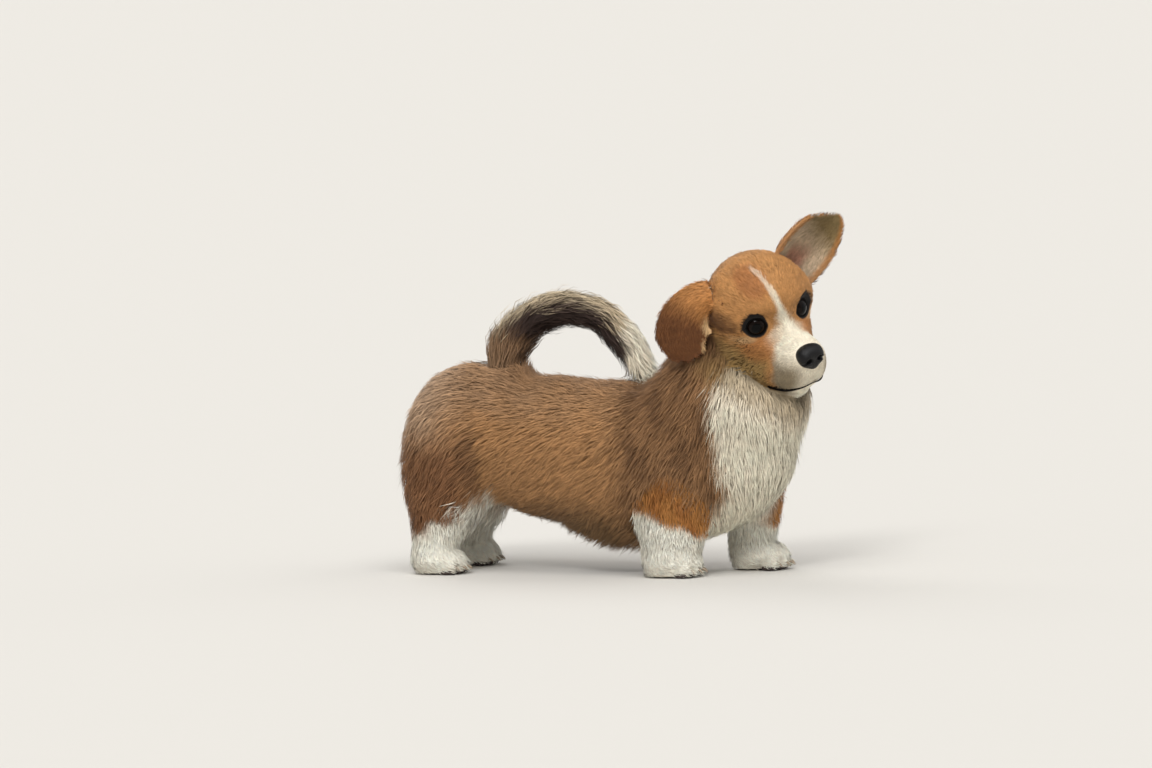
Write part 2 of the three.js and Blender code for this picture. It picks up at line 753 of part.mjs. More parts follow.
const puppy = new THREE.Group();
const torso = trunk.subtract(seats).add(lockSolids(torsoLocks, 0)).subtract(neckLocksGrown);
puppy.add(mesh('torso', torso, colours.sable, roughness.coat));
const neck = neckSolid(coreDistance, 0).add(lockSolids(neckLocks, 0)).subtract(headInBody);
puppy.add(mesh('neck', neck, colours.sable, roughness.coat));
for (const [name, leg] of Object.entries(legs)) {
  const side = Math.sign(leg.seat.middle[1]);
  const room = seatSolid(leg.seat, 0).trimByPlane([0, side, 0], gap);
  let piece = legSolid(leg).intersect(room);
  if (leg.thigh) {
    piece = piece.add(lockSolids(breechesLocks(leg), 0).trimByPlane([0, side, 0], gap));
    piece = piece.subtract(trunkSolid(coreDistance, gap).subtract(seatSolid(leg.seat, 0)));
  }
  puppy.add(mesh(name, piece.subtract(hanging), colours.cream, roughness.coat));
}
let overTail = joined([trunkSolid(trunkDistance, gap), neckLocksGrown]);
for (const length of tailLengths) {
  const locks = tailLocks(length);
  const piece = tailSolid(length).add(lockSolids(locks, 0)).subtract(overTail);
  puppy.add(mesh(length.name, piece, colours.dark, roughness.coat));
  overTail = overTail.add(lockSolids(locks, gap));
}

headGroup.add(mesh('head', wholeHead(), colours.tan, roughness.coat));
headGroup.add(mesh('nose', noseWithNostrils(), colours.nose, roughness.nose));
headGroup.add(mesh('ear_left', earSolid(earLeft, 0).subtract(headSolid(gap)), colours.tan, roughness.coat));
headGroup.add(mesh('ear_right', earSolid(earRight, 0).subtract(headSolid(gap)), colours.tan, roughness.coat));
headGroup.add(mesh('eye_left', eyeBall(eyeRadius, 1), colours.eye, roughness.eye));
headGroup.add(mesh('eye_right', eyeBall(eyeRadius, -1), colours.eye, roughness.eye));
puppy.add(headGroup);

// The origin is on the floor under the middle of the whole puppy.
puppy.updateMatrixWorld(true);
const box = new THREE.Box3().setFromObject(puppy, true);
const middle = box.getCenter(new THREE.Vector3());
puppy.position.set(-middle.x, -middle.y, -box.min.z);

export default puppy;
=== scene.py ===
import math
import time

import bmesh
import bpy
import numpy as np
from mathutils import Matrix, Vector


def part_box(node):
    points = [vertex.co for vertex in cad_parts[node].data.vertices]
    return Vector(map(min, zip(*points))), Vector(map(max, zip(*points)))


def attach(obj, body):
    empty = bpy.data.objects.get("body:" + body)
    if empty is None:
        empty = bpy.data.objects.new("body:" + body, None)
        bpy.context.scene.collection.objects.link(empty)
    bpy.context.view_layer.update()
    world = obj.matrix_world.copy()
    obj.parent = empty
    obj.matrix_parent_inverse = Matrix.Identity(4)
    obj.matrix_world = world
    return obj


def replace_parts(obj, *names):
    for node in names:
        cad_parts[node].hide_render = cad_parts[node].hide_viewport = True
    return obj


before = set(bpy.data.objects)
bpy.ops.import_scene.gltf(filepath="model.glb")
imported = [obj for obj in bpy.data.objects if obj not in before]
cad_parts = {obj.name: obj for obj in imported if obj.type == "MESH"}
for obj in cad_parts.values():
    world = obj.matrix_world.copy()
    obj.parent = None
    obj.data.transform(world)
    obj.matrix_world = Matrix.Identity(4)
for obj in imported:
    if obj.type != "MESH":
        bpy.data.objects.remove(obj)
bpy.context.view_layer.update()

import openvdb
from mathutils import Matrix, Vector
from mathutils.kdtree import KDTree

# A corgi puppy standing still. Sizes are in millimetres here and become metres in each mesh.
# X runs to the chest, Y to the puppy's left, Z up. The head has a frame of its own.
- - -
- AIM OF THE TASK:
In this exercise, copy only the lines from the opening line of the material through the line where "puppy.add(headGroup);" appears.

- EXERCISE RESPONSE:
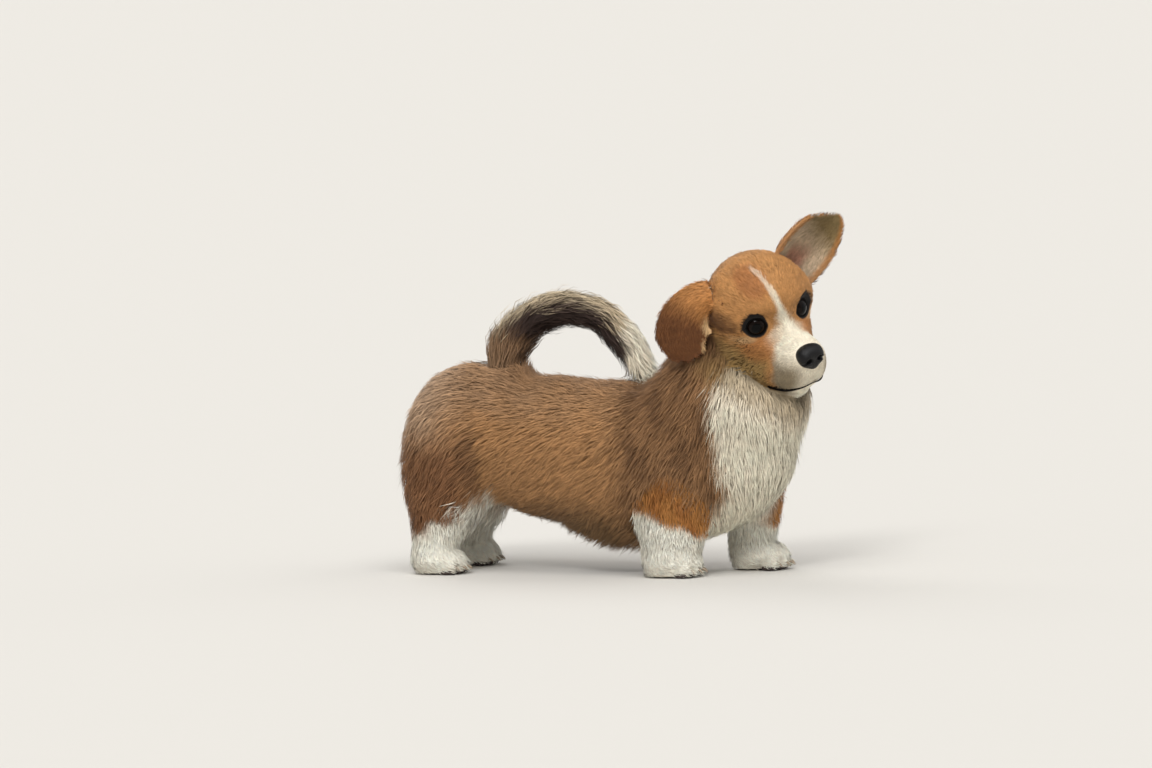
Write part 2 of the three.js and Blender code for this picture. It picks up at line 753 of part.mjs. More parts follow.
const puppy = new THREE.Group();
const torso = trunk.subtract(seats).add(lockSolids(torsoLocks, 0)).subtract(neckLocksGrown);
puppy.add(mesh('torso', torso, colours.sable, roughness.coat));
const neck = neckSolid(coreDistance, 0).add(lockSolids(neckLocks, 0)).subtract(headInBody);
puppy.add(mesh('neck', neck, colours.sable, roughness.coat));
for (const [name, leg] of Object.entries(legs)) {
  const side = Math.sign(leg.seat.middle[1]);
  const room = seatSolid(leg.seat, 0).trimByPlane([0, side, 0], gap);
  let piece = legSolid(leg).intersect(room);
  if (leg.thigh) {
    piece = piece.add(lockSolids(breechesLocks(leg), 0).trimByPlane([0, side, 0], gap));
    piece = piece.subtract(trunkSolid(coreDistance, gap).subtract(seatSolid(leg.seat, 0)));
  }
  puppy.add(mesh(name, piece.subtract(hanging), colours.cream, roughness.coat));
}
let overTail = joined([trunkSolid(trunkDistance, gap), neckLocksGrown]);
for (const length of tailLengths) {
  const locks = tailLocks(length);
  const piece = tailSolid(length).add(lockSolids(locks, 0)).subtract(overTail);
  puppy.add(mesh(length.name, piece, colours.dark, roughness.coat));
  overTail = overTail.add(lockSolids(locks, gap));
}

headGroup.add(mesh('head', wholeHead(), colours.tan, roughness.coat));
headGroup.add(mesh('nose', noseWithNostrils(), colours.nose, roughness.nose));
headGroup.add(mesh('ear_left', earSolid(earLeft, 0).subtract(headSolid(gap)), colours.tan, roughness.coat));
headGroup.add(mesh('ear_right', earSolid(earRight, 0).subtract(headSolid(gap)), colours.tan, roughness.coat));
headGroup.add(mesh('eye_left', eyeBall(eyeRadius, 1), colours.eye, roughness.eye));
headGroup.add(mesh('eye_right', eyeBall(eyeRadius, -1), colours.eye, roughness.eye));
puppy.add(headGroup);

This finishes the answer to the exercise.